Why game 40? In a less than scientific effort, I used a 5 game rolling win-equivalent point measure. It was after this game the club began their ascent, including their incredible 11 game winning streak in Feb 2019. Beyond game 40, the Blues were averaging at least 2.5 wins per every 5 games (save for one short spell at the end of the season, probably the result of some utilization management).

So What Explains the Turn?

To answer this question, I fit a few classifier models to predict whether a game was pre or post turnaround. A little experimentation showed a random forest model could hit 100% accuracy when fit on the whole dataset. Yes, there is over fitting, but as this was an explanatory adventure, that was cool w/ me. For those keeping score at home, the best CV model hit 96% accuracy out of sample.
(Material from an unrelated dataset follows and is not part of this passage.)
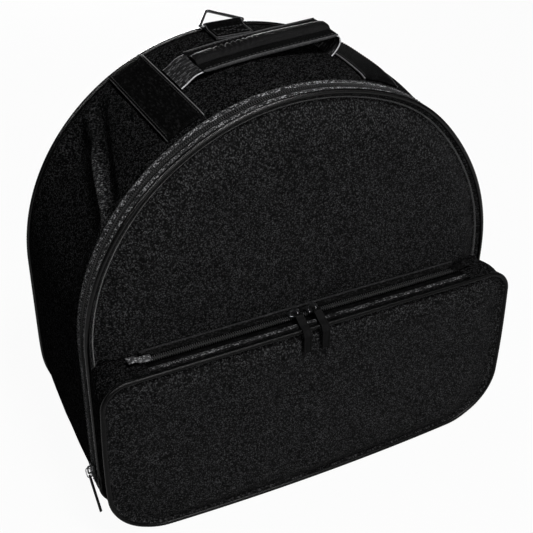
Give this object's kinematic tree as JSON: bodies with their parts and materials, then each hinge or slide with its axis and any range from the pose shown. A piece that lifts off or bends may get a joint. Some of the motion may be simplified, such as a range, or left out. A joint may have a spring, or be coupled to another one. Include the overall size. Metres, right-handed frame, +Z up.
{
  "type": "snare drum backpack",
  "caption": "Padded D-shaped backpack for a snare drum, with a zipped front lid, a zipped accessory pocket, a carrying handle, a hanging ring and shoulder straps",
  "frame": {"origin": "on the floor, on the flat bottom of the bag, under the middle of the drum compartment", "axes": "+Z up from the flat bottom to the handle; -Y towards the lid and its pocket, +Y towards the wearer's back; +X across the bag, to the right as seen from the front"},
  "size_m": [0.4306, 0.264, 0.4094],
  "materials": {
    "front_nylon": "coarse woven nylon, near black, matte",
    "side_nylon": "plain woven nylon, black, matte",
    "foam": "closed-cell foam padding bonded to its cloth, charcoal",
    "plush": "short-pile plush lining, dark grey",
    "piping": "ribbed tape over a round cord, black, slight sheen",
    "webbing": "woven nylon webbing, black",
    "zip_tape": "woven zip tape, black",
    "zip_coil": "nylon coil teeth, black",
    "dark_metal": "zinc alloy, dark grey enamel",
    "pull_rubber": "moulded soft pull, dark grey",
    "ring_steel": "plated steel wire, grey",
    "grip": "padded ribbed sleeve, black",
    "buckle": "moulded acetal, black"
  },
  "bodies": {
    "bag": {"body_gusset_cover": "side_nylon", "body_gusset_foam": "foam", "body_gusset_lining": "plush", "back_cover": "front_nylon", "back_foam": "foam", "back_lining": "plush", "back_piping": "piping", "body_zip_tape": "zip_tape", "body_zip_coil": "zip_coil", "hinge_strip": "side_nylon", "band_left": "webbing", "band_right": "webbing", "ring_tab": "webbing", "strap_yoke": "webbing", "strap_anchor_left": "webbing", "strap_anchor_right": "webbing", "strap_webbing_left": "webbing", "strap_webbing_right": "webbing"},
    "lid": {"lid_cover": "front_nylon", "lid_foam": "foam", "lid_lining": "plush", "lid_piping": "piping", "lid_rim": "zip_tape", "lid_fold": "side_nylon", "lid_zip_coil": "zip_coil", "pocket_front": "front_nylon", "pocket_wall": "side_nylon", "pocket_piping": "piping", "pocket_zip_tape_front": "zip_tape", "pocket_zip_tape_back": "zip_tape", "pocket_coil_front": "zip_coil", "pocket_coil_back": "zip_coil", "pocket_zip_end_left": "webbing", "pocket_zip_end_right": "webbing"},
    "main_slider": {"main_zip_slider": "dark_metal"},
    "main_pull": {"main_pull_link": "dark_metal", "main_pull_tab": "pull_rubber"},
    "pocket_slider_l": {"pocket_slider_left": "dark_metal"},
    "pocket_slider_r": {"pocket_slider_right": "dark_metal"},
    "pocket_pull_l": {"pocket_link_left": "dark_metal", "pocket_pull_left": "pull_rubber"},
    "pocket_pull_r": {"pocket_link_right": "dark_metal", "pocket_pull_right": "pull_rubber"},
    "handle": {"handle_grip": "grip", "handle_webbing": "webbing"},
    "ring": {"triangle_ring": "ring_steel"},
    "strap_left": {"strap_pad_left": "side_nylon", "strap_tape_left": "webbing", "ladder_lock_left": "buckle"},
    "strap_right": {"strap_pad_right": "side_nylon", "strap_tape_right": "webbing", "ladder_lock_right": "buckle"}
  },
  "joints": [
    {"name": "lid_hinge", "type": "hinge", "parent": "bag", "child": "lid", "pos_m": [0, -0.0755, 0], "axis": [1, 0, 0], "range_deg": [0, 85]},
    {"name": "main_slider_run", "type": "slide", "parent": "bag", "child": "main_slider", "axis": [0, 0, 1], "range_m": [0, 0.13]},
    {"name": "main_pull_swing", "type": "hinge", "parent": "main_slider", "child": "main_pull", "pos_m": [-0.2153, -0.0755, 0.044], "axis": [0, 0, -1], "range_deg": [0, 170]},
    {"name": "pocket_slider_left_run", "type": "slide", "parent": "lid", "child": "pocket_slider_l", "axis": [-1, 0, 0], "range_m": [0, 0.1335]},
    {"name": "pocket_slider_right_run", "type": "slide", "parent": "lid", "child": "pocket_slider_r", "axis": [1, 0, 0], "range_m": [0, 0.1495]},
    {"name": "pocket_pull_left_swing", "type": "hinge", "parent": "pocket_slider_l", "child": "pocket_pull_l", "pos_m": [-0.0175, -0.1105, 0.1907], "axis": [-1, 0, 0], "range_deg": [0, 105]},
    {"name": "pocket_pull_right_swing", "type": "hinge", "parent": "pocket_slider_r", "child": "pocket_pull_r", "pos_m": [0.0015, -0.1105, 0.1907], "axis": [-1, 0, 0], "range_deg": [0, 105]},
    {"name": "handle_lift", "type": "slide", "parent": "bag", "child": "handle", "axis": [0, 0, 1], "range_m": [0, 0.018], "deforming": ["handle_webbing"]},
    {"name": "ring_swing", "type": "hinge", "parent": "bag", "child": "ring", "pos_m": [0.002, 0.0815, 0.39525], "axis": [1, 0, 0], "range_deg": [0, 165]},
    {"name": "strap_left_swing", "type": "hinge", "parent": "bag", "child": "strap_left", "pos_m": [-0.048, 0.0951, 0.304], "axis": [1, 0, 0], "range_deg": [0, 25], "deforming": ["strap_webbing_left"]},
    {"name": "strap_right_swing", "type": "hinge", "parent": "bag", "child": "strap_right", "pos_m": [0.048, 0.0951, 0.304], "axis": [1, 0, 0], "range_deg": [0, 25], "deforming": ["strap_webbing_right"]}
  ]
}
In terms of variables for inclusion, I used play by play data to aggregate game-level event counts–e.g. hits, shots, saves, etc.

Without further ado, here were the results:

No one–NOBODY–should be shocked to learn that the advent of Jordan Binnington is the main driver of difference between the pre and post Blues experience in 2018-2019! The guy was a monumental force and changed the complexion of the Blues.

A Closer Look At The Key Drivers of The Volta

Ok, beyond JB, there are a few really interesting results here. The plot below shows the distribution of the top 6 (after that variable importance tails off) variables pre & post turnaround.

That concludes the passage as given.